- **Set problem**:
Every line below should be repeated exactly.

::::::::

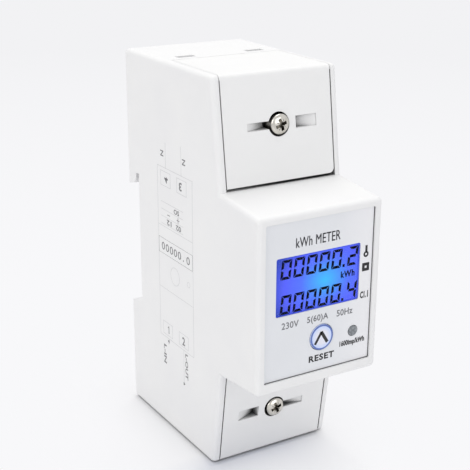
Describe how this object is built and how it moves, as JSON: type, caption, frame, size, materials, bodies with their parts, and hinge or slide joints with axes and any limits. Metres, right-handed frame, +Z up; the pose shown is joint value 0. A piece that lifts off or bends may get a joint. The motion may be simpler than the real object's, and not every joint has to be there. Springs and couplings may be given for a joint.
{
  "type": "din rail energy meter",
  "caption": "Two-module energy meter for a top-hat rail, with a stepped display block, a reset key, terminal covers with sealing screws and a sliding rail latch.",
  "frame": {"origin": "centre of the bounding box in plan, at the lower end that the meter stands on", "axes": "+Z up along the height, -Y out of the display, +Y towards the rail, +X to the right seen from the front"},
  "size_m": [0.035, 0.0658, 0.1006],
  "materials": {
    "housing": "satin white moulding",
    "cover": "satin white moulding",
    "latch": "satin white moulding",
    "nickel_screw": "bright nickel plate",
    "spring_steel": "spring steel",
    "label": "pale blue grey printed sheet",
    "clear_window": "clear acrylic",
    "lcd": "blue lit panel",
    "light_guide": "milky acrylic",
    "elastomer": "striped elastomer",
    "circuit_board": "green solder resist",
    "zinc_screw": "zinc plate",
    "chip": "moulded black",
    "key": "pale blue",
    "switch_plastic": "black",
    "switch_metal": "tinned",
    "lamp": "grey tinted lens",
    "header_plastic": "black",
    "crystal_can": "nickel can",
    "film_case": "yellow case",
    "can_sleeve": "dark sleeve",
    "disc_coat": "blue epoxy",
    "opto_plastic": "white",
    "copper": "copper",
    "zinc_cage": "zinc plate",
    "terminal_screw": "nickel plate",
    "terminal_plastic": "green"
  },
  "bodies": {
    "housing": {"main_housing": "housing", "rear_base": "housing", "upper_terminal_cover": "cover", "lower_terminal_cover": "cover", "upper_sealing_screw": "nickel_screw", "lower_sealing_screw": "nickel_screw", "latch_spring": "spring_steel", "face_label": "label", "display_window": "clear_window", "liquid_crystal_panel": "lcd", "backlight_guide": "light_guide", "panel_connector": "elastomer", "display_board": "circuit_board", "display_controller": "chip", "reset_switch": "switch_metal", "pulse_lamp": "lamp", "main_board": "circuit_board", "main_board_screws": "zinc_screw", "riser_board": "circuit_board", "rear_header": "header_plastic", "front_header": "header_plastic", "metering_chip": "chip", "crystal": "crystal_can", "film_capacitor": "film_case", "smoothing_capacitor": "can_sleeve", "varistor": "disc_coat", "optocoupler": "opto_plastic", "neutral_bar": "copper", "current_shunt": "copper", "pulse_terminal_block": "terminal_plastic", "pulse_terminal_screws": "zinc_screw", "neutral_cage_left": "zinc_cage", "line_cage_left": "zinc_cage", "neutral_screw_left": "terminal_screw", "line_screw_left": "terminal_screw", "neutral_cage_right": "zinc_cage", "line_cage_right": "zinc_cage", "neutral_screw_right": "terminal_screw", "line_screw_right": "terminal_screw"},
    "key": {"reset_key": "key", "switch_plunger": "switch_plastic"},
    "latch": {"rail_latch": "latch"}
  },
  "joints": [
    {"name": "key_press", "type": "slide", "parent": "housing", "child": "key", "axis": [0, 1, 0], "range_m": [0, 0.0004], "stiffness_N_per_m": 1500, "springref_m": -0.0004},
    {"name": "latch_slide", "type": "slide", "parent": "housing", "child": "latch", "axis": [0, 0, -1], "range_m": [0, 0.003], "stiffness_N_per_m": 1200, "springref_m": -0.003, "deforming": ["latch_spring"]}
  ]
}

::::::::

- **Answer to the problem**:
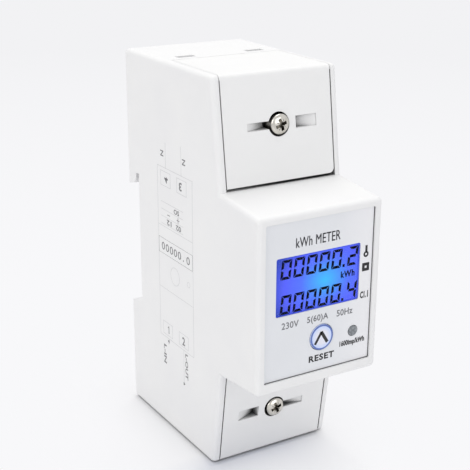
Describe how this object is built and how it moves, as JSON: type, caption, frame, size, materials, bodies with their parts, and hinge or slide joints with axes and any limits. Metres, right-handed frame, +Z up; the pose shown is joint value 0. A piece that lifts off or bends may get a joint. The motion may be simpler than the real object's, and not every joint has to be there. Springs and couplings may be given for a joint.
{
  "type": "din rail energy meter",
  "caption": "Two-module energy meter for a top-hat rail, with a stepped display block, a reset key, terminal covers with sealing screws and a sliding rail latch.",
  "frame": {"origin": "centre of the bounding box in plan, at the lower end that the meter stands on", "axes": "+Z up along the height, -Y out of the display, +Y towards the rail, +X to the right seen from the front"},
  "size_m": [0.035, 0.0658, 0.1006],
  "materials": {
    "housing": "satin white moulding",
    "cover": "satin white moulding",
    "latch": "satin white moulding",
    "nickel_screw": "bright nickel plate",
    "spring_steel": "spring steel",
    "label": "pale blue grey printed sheet",
    "clear_window": "clear acrylic",
    "lcd": "blue lit panel",
    "light_guide": "milky acrylic",
    "elastomer": "striped elastomer",
    "circuit_board": "green solder resist",
    "zinc_screw": "zinc plate",
    "chip": "moulded black",
    "key": "pale blue",
    "switch_plastic": "black",
    "switch_metal": "tinned",
    "lamp": "grey tinted lens",
    "header_plastic": "black",
    "crystal_can": "nickel can",
    "film_case": "yellow case",
    "can_sleeve": "dark sleeve",
    "disc_coat": "blue epoxy",
    "opto_plastic": "white",
    "copper": "copper",
    "zinc_cage": "zinc plate",
    "terminal_screw": "nickel plate",
    "terminal_plastic": "green"
  },
  "bodies": {
    "housing": {"main_housing": "housing", "rear_base": "housing", "upper_terminal_cover": "cover", "lower_terminal_cover": "cover", "upper_sealing_screw": "nickel_screw", "lower_sealing_screw": "nickel_screw", "latch_spring": "spring_steel", "face_label": "label", "display_window": "clear_window", "liquid_crystal_panel": "lcd", "backlight_guide": "light_guide", "panel_connector": "elastomer", "display_board": "circuit_board", "display_controller": "chip", "reset_switch": "switch_metal", "pulse_lamp": "lamp", "main_board": "circuit_board", "main_board_screws": "zinc_screw", "riser_board": "circuit_board", "rear_header": "header_plastic", "front_header": "header_plastic", "metering_chip": "chip", "crystal": "crystal_can", "film_capacitor": "film_case", "smoothing_capacitor": "can_sleeve", "varistor": "disc_coat", "optocoupler": "opto_plastic", "neutral_bar": "copper", "current_shunt": "copper", "pulse_terminal_block": "terminal_plastic", "pulse_terminal_screws": "zinc_screw", "neutral_cage_left": "zinc_cage", "line_cage_left": "zinc_cage", "neutral_screw_left": "terminal_screw", "line_screw_left": "terminal_screw", "neutral_cage_right": "zinc_cage", "line_cage_right": "zinc_cage", "neutral_screw_right": "terminal_screw", "line_screw_right": "terminal_screw"},
    "key": {"reset_key": "key", "switch_plunger": "switch_plastic"},
    "latch": {"rail_latch": "latch"}
  },
  "joints": [
    {"name": "key_press", "type": "slide", "parent": "housing", "child": "key", "axis": [0, 1, 0], "range_m": [0, 0.0004], "stiffness_N_per_m": 1500, "springref_m": -0.0004},
    {"name": "latch_slide", "type": "slide", "parent": "housing", "child": "latch", "axis": [0, 0, -1], "range_m": [0, 0.003], "stiffness_N_per_m": 1200, "springref_m": -0.003, "deforming": ["latch_spring"]}
  ]
}